╭─ Data supplied

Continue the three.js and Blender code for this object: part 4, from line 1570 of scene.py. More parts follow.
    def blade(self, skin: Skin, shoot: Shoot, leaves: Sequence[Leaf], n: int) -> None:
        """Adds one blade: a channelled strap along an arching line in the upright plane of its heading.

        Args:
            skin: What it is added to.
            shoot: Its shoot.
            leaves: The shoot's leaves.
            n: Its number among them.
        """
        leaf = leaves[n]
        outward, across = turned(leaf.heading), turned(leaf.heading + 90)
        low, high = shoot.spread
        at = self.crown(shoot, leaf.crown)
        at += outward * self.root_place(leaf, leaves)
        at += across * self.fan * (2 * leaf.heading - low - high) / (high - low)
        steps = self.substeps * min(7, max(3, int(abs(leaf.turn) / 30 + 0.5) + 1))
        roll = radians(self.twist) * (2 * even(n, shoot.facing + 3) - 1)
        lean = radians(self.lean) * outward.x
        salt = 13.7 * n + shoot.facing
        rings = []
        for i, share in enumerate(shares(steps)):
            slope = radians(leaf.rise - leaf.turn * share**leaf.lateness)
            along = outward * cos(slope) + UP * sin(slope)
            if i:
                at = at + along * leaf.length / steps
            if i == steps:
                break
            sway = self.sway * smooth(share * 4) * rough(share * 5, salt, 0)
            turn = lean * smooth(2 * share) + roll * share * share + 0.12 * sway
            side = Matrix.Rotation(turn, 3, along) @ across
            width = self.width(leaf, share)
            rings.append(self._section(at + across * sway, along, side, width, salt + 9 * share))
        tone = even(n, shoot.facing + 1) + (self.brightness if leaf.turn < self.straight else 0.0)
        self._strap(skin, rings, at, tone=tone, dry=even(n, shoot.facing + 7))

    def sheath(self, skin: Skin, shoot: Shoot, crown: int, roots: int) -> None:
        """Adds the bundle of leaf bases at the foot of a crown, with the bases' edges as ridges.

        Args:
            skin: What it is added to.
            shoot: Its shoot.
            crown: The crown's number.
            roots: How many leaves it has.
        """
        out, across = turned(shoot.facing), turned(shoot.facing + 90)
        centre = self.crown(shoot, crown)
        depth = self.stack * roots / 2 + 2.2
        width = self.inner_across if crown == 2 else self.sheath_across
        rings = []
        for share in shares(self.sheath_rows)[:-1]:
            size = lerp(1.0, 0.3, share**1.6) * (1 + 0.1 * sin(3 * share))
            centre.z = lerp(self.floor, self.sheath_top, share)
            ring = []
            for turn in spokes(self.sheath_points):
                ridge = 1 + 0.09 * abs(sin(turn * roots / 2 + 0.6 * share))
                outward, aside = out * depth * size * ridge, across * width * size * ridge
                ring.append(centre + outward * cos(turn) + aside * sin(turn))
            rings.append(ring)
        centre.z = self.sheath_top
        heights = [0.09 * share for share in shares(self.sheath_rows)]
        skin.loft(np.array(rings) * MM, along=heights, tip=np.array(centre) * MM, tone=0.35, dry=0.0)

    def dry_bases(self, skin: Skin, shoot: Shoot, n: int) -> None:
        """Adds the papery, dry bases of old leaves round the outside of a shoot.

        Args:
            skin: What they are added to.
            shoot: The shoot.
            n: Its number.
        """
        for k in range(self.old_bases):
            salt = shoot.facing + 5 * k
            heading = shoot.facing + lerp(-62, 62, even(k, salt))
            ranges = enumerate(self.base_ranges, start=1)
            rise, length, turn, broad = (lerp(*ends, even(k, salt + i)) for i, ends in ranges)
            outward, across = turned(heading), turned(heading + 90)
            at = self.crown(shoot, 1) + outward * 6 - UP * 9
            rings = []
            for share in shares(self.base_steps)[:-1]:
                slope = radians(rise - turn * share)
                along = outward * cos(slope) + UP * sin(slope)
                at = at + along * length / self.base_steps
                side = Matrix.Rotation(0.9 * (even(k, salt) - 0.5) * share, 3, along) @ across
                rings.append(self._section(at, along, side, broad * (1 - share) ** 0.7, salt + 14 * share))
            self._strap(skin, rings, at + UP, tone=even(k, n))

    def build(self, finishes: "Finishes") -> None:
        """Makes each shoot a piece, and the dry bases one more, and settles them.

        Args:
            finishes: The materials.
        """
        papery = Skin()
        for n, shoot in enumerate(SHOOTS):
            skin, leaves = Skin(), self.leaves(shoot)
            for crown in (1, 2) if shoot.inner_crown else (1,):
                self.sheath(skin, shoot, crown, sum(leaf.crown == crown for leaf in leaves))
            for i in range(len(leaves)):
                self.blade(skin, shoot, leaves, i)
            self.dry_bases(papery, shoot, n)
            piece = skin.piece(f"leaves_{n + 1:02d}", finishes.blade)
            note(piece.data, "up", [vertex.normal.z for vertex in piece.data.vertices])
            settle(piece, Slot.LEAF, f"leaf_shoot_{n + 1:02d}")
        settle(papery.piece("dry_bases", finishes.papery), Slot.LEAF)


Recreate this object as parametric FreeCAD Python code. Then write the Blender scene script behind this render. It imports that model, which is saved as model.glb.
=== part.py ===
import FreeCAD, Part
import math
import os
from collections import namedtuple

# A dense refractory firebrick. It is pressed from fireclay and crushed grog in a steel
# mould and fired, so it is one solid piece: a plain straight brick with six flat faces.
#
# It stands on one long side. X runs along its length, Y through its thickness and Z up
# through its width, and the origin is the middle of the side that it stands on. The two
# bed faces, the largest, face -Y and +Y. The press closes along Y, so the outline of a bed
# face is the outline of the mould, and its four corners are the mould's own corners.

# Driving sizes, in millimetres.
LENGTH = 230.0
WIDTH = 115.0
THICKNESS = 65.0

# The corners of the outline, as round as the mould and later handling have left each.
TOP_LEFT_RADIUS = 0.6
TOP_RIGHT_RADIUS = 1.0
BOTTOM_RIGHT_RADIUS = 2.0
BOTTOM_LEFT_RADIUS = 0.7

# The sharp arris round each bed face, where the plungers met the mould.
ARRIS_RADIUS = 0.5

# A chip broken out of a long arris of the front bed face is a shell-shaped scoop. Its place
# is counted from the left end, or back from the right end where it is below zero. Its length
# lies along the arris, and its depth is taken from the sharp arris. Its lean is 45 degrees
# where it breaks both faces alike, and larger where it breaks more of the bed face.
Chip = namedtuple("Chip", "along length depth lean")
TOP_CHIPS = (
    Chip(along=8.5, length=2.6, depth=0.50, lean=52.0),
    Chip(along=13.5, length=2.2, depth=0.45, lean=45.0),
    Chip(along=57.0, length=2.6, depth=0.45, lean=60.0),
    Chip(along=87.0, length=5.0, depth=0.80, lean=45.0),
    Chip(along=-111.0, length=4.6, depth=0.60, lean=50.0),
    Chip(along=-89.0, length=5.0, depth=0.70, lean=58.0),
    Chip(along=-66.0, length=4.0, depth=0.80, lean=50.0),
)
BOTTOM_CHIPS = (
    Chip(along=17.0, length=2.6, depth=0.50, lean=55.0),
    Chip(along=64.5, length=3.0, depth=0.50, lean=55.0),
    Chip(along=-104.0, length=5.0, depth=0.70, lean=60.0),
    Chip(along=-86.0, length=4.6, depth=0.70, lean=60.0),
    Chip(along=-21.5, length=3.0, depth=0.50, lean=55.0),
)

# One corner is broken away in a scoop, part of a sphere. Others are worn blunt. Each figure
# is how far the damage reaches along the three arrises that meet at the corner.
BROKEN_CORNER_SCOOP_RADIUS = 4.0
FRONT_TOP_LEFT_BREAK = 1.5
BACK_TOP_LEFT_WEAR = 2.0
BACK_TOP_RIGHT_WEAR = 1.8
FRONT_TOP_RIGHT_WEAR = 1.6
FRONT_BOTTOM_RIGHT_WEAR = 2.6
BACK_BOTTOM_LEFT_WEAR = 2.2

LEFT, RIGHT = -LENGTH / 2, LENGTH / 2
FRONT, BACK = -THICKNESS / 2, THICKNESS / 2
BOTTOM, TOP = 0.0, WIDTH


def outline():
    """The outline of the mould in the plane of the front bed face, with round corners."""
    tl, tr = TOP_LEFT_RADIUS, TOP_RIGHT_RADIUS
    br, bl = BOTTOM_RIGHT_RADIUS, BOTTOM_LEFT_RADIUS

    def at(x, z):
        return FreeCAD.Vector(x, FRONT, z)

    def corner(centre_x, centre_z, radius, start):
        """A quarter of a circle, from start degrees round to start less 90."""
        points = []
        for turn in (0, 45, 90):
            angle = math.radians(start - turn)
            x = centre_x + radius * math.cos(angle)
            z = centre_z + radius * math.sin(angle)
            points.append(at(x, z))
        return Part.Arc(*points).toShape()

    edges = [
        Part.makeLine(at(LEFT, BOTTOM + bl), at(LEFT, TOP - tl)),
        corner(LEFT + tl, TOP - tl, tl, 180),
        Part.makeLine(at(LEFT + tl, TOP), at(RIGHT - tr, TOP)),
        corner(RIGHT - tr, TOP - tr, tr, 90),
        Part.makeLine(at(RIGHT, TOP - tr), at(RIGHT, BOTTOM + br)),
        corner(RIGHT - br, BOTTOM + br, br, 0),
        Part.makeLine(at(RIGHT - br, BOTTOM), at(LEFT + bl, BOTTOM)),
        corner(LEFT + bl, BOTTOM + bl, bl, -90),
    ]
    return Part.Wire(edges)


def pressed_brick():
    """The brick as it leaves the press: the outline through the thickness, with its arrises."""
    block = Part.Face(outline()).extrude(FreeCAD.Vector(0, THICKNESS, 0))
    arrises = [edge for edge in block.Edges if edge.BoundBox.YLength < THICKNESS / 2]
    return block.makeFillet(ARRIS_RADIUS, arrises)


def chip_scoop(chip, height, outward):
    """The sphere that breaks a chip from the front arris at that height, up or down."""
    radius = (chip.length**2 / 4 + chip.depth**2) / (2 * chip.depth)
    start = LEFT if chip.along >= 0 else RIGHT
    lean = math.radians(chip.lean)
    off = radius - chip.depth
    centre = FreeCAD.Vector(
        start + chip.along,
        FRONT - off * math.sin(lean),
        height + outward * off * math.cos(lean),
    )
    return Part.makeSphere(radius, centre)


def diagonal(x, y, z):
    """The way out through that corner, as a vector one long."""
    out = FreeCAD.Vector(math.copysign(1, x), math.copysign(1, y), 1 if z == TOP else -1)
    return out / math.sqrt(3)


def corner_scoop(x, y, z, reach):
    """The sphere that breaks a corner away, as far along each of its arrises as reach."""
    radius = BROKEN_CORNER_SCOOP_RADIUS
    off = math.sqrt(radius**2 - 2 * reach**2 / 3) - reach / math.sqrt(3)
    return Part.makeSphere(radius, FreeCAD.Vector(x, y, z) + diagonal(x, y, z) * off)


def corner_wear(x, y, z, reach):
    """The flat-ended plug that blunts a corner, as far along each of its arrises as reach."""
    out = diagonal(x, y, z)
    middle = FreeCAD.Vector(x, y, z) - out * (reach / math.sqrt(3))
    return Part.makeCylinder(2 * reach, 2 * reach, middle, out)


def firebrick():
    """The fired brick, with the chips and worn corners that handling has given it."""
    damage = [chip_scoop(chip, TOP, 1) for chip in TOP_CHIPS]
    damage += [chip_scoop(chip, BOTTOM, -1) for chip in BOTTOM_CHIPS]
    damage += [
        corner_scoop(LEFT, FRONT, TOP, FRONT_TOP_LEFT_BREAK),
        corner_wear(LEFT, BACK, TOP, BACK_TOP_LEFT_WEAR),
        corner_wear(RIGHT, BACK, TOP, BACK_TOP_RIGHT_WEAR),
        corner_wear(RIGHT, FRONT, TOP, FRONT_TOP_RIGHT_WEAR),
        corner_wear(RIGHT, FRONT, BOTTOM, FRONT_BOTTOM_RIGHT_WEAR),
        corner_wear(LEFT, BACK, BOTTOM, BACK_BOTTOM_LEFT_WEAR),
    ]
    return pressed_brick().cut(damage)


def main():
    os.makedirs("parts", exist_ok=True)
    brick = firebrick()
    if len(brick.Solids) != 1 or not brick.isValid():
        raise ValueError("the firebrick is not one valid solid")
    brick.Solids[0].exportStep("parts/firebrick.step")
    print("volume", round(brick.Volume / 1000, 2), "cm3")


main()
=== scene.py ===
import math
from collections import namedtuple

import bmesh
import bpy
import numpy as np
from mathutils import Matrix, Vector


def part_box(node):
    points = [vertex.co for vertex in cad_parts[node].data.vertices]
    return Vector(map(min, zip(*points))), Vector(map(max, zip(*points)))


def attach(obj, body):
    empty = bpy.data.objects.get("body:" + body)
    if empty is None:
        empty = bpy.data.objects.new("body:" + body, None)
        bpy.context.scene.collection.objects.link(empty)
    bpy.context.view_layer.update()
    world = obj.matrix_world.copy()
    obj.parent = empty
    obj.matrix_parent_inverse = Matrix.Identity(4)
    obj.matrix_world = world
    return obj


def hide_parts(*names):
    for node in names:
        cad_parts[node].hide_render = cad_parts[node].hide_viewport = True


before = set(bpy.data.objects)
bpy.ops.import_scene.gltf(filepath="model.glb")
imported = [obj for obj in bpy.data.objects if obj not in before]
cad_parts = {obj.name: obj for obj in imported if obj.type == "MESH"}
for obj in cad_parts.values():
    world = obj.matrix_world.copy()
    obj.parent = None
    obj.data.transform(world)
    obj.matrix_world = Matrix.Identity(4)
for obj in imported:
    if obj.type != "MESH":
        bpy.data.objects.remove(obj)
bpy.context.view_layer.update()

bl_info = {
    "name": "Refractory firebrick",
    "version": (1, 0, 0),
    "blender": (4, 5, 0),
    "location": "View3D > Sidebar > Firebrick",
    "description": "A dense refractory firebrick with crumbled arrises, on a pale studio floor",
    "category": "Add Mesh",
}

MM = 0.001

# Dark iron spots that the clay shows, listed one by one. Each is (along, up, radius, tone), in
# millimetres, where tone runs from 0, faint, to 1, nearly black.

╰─

→ Set problem
Copy out exactly the lines from the one with "damage += [chip_scoop(chip, BOTTOM, -1)" through the one with "imported = [obj", counting both ends, and no other lines.

→ Solution to the exercise
    damage += [chip_scoop(chip, BOTTOM, -1) for chip in BOTTOM_CHIPS]
    damage += [
        corner_scoop(LEFT, FRONT, TOP, FRONT_TOP_LEFT_BREAK),
        corner_wear(LEFT, BACK, TOP, BACK_TOP_LEFT_WEAR),
        corner_wear(RIGHT, BACK, TOP, BACK_TOP_RIGHT_WEAR),
        corner_wear(RIGHT, FRONT, TOP, FRONT_TOP_RIGHT_WEAR),
        corner_wear(RIGHT, FRONT, BOTTOM, FRONT_BOTTOM_RIGHT_WEAR),
        corner_wear(LEFT, BACK, BOTTOM, BACK_BOTTOM_LEFT_WEAR),
    ]
    return pressed_brick().cut(damage)


def main():
    os.makedirs("parts", exist_ok=True)
    brick = firebrick()
    if len(brick.Solids) != 1 or not brick.isValid():
        raise ValueError("the firebrick is not one valid solid")
    brick.Solids[0].exportStep("parts/firebrick.step")
    print("volume", round(brick.Volume / 1000, 2), "cm3")


main()
=== scene.py ===
import math
from collections import namedtuple

import bmesh
import bpy
import numpy as np
from mathutils import Matrix, Vector


def part_box(node):
    points = [vertex.co for vertex in cad_parts[node].data.vertices]
    return Vector(map(min, zip(*points))), Vector(map(max, zip(*points)))


def attach(obj, body):
    empty = bpy.data.objects.get("body:" + body)
    if empty is None:
        empty = bpy.data.objects.new("body:" + body, None)
        bpy.context.scene.collection.objects.link(empty)
    bpy.context.view_layer.update()
    world = obj.matrix_world.copy()
    obj.parent = empty
    obj.matrix_parent_inverse = Matrix.Identity(4)
    obj.matrix_world = world
    return obj


def hide_parts(*names):
    for node in names:
        cad_parts[node].hide_render = cad_parts[node].hide_viewport = True


before = set(bpy.data.objects)
bpy.ops.import_scene.gltf(filepath="model.glb")
imported = [obj for obj in bpy.data.objects if obj not in before]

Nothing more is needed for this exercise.